Well, it starts on the perimeter. This is where Lorenzo Carter said the Auburn offense makes it name.
“We have to work on setting that edge because they like to get a lot of things going on the edge,” Carter said. “That is where their offense thrives, so we have to make sure we focus on setting the edge.”
Aaron Davis echoed this notion of keeping the Auburn offense away from the perimeter, saying that there is a lot to learn from the teams’ first meeting: a 40-17 Auburn win.
“I don’t think we played Georgia football, and we let a lot of things get outside of us and that is something that we are going to be looking to correct,” Davis said. “They have really good playmakers, and they are going to get those guys the ball, but we just have to do our job and play technique football so that we can defend them the best we can.”
But when it comes to stopping playmakers such as Johnson and Stidham, Carter breaks down what needs to happen, explaining that the Iron Bowl was an eye-opener to how Stidham can use his arm and his legs to advance the play.
“We knew he was athletic. We knew he could make plays with his arm, but he made a lot of big plays with his legs [against Alabama],” Carter said. “We just have to try to get him off his spot. He is comfortable in the pocket. He is now comfortable moving around, so our whole thing is to make the quarterback uncomfortable.”
When it comes to Johnson, Carter said that regardless of his status, defenses have to plan for him no matter what.

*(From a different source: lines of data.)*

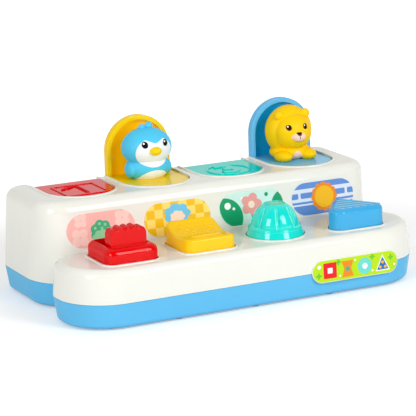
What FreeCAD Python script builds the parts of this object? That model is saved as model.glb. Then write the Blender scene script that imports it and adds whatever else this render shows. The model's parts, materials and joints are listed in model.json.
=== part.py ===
"""Pop-up toy: a two-tier moulded housing with four spring-loaded flaps, each
carrying a small animal, and four controls (slider, rocker, twist knob and push
button) that release the flaps through bell-crank latch levers.

Axes: X runs along the housing, Y points to the rear, Z is up.  The origin is
the centre of the footprint, on the surface that the foot pads stand on.
Every length is in millimetres and every angle in degrees.
"""

import FreeCAD, Part
import math
import os

from FreeCAD import Matrix, Vector

# ---------------------------------------------------------------- layout
LANE_PITCH = 72.0                 # distance between neighbouring flaps
LANE_COUNT = 4
HINGE_Y = 67.0                    # flap hinge line
BUTTON_Y = -52.4                  # centre line of the controls

# ---------------------------------------------------------------- housing
FOOT_STANDOFF = 1.2               # foot pads below the base tray
SEAM_Z = 23.0                     # joint between base tray and top shell
TIER_TOP_Z = 51.5                 # top of the low front tier
BLOCK_TOP_Z = 92.5                # top of the tall rear block
WALL = 2.4                        # moulded wall of both shells
SEAM_GAP = 0.3                    # shut line between tray and shell

BLOCK_HALF = 163.6                # rear block, half length at the seam
BLOCK_FRONT_Y = -15.0
REAR_Y = 93.4
BLOCK_FRONT_R = 42.0              # front corners in plan, at the seam
BLOCK_FRONT_TOP_R = 24.0          # and tighter at the top
BLOCK_REAR_R = 17.0
BLOCK_SIDE_DRAFT = 3.0            # pull-in between seam and top
BLOCK_FRONT_LEAN = 10.0
BLOCK_REAR_LEAN = 4.0
BLOCK_EDGE_R = 10.0               # rounding round the top

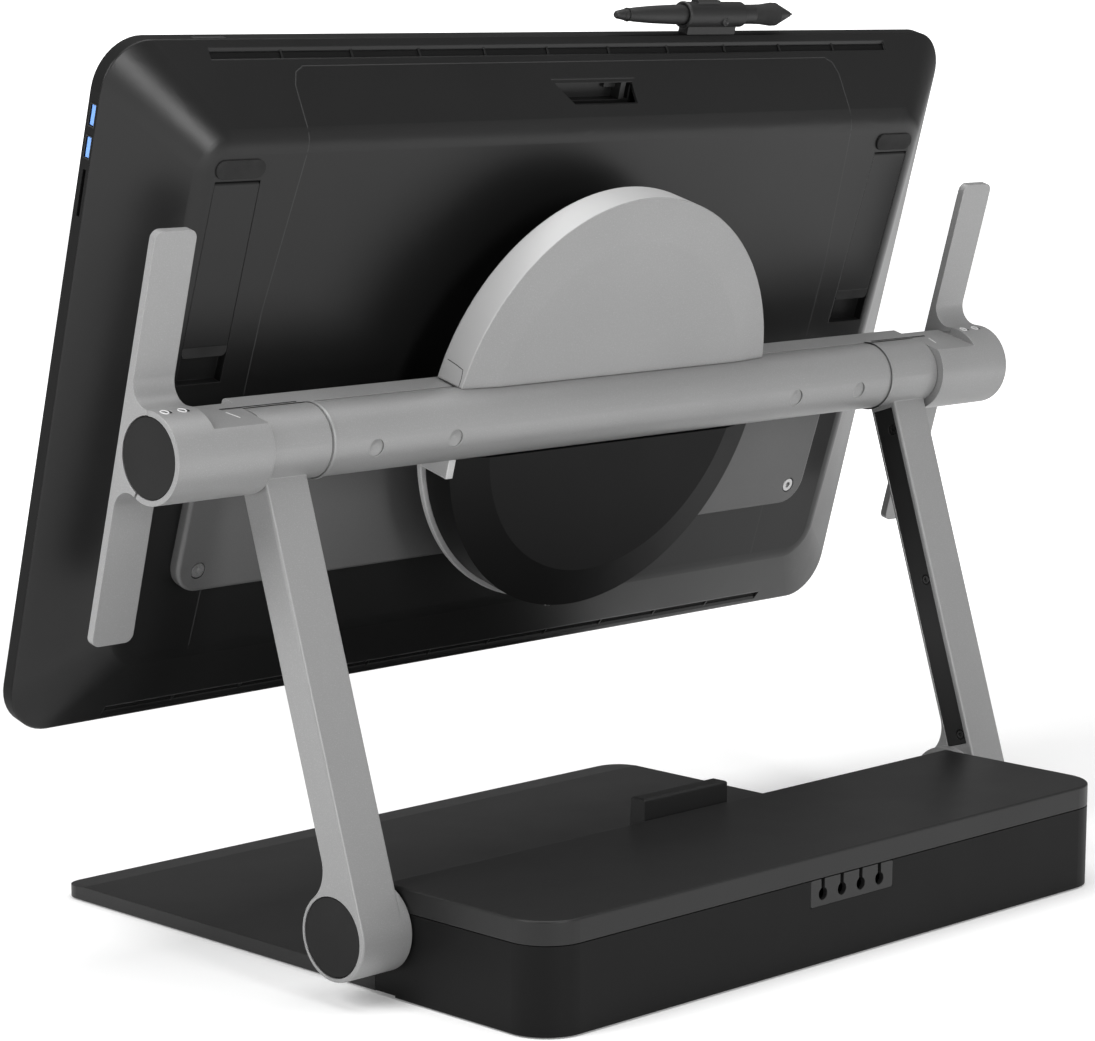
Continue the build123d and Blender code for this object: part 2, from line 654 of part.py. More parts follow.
# screws with dished heads, a little below the cover's surface
DISH_R = (SCREW_HEAD_R**2 + SCREW_DISH**2) / (2 * SCREW_DISH)
with BuildPart() as tube_cover_screws:
    for x in TUBE_SCREWS:
        top = TUBE_R - SCREW_SUNK
        with BuildSketch(across(x, "rear").offset(BEAM_SPLIT - 3.8)):
            Circle(1.95)
        extrude(amount=top - SCREW_HEAD_T - BEAM_SPLIT + 3.8)
        with BuildSketch(across(x, "rear").offset(top - SCREW_HEAD_T)):
            Circle(SCREW_HEAD_R)
        extrude(amount=SCREW_HEAD_T)
        with Locations(across(x, "rear").offset(top + DISH_R - SCREW_DISH)):
            Sphere(DISH_R, mode=Mode.SUBTRACT)
save(tube_cover_screws.part, "tube_cover_screws")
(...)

“You gotta prepare for him,” Carter said. “He is a great player, and you know that he is going to make plays, so you have to prepare for him and try to limit the impact that he can have on the game.”
When it comes to playing “the hottest team in college football,” Smart said Georgia has to play its best Saturday.
“We want to be at our best when our best is needed, and it is certainly needed this week,” Smart said. “At the end of the day, it’s a lot of parts that have to play better.”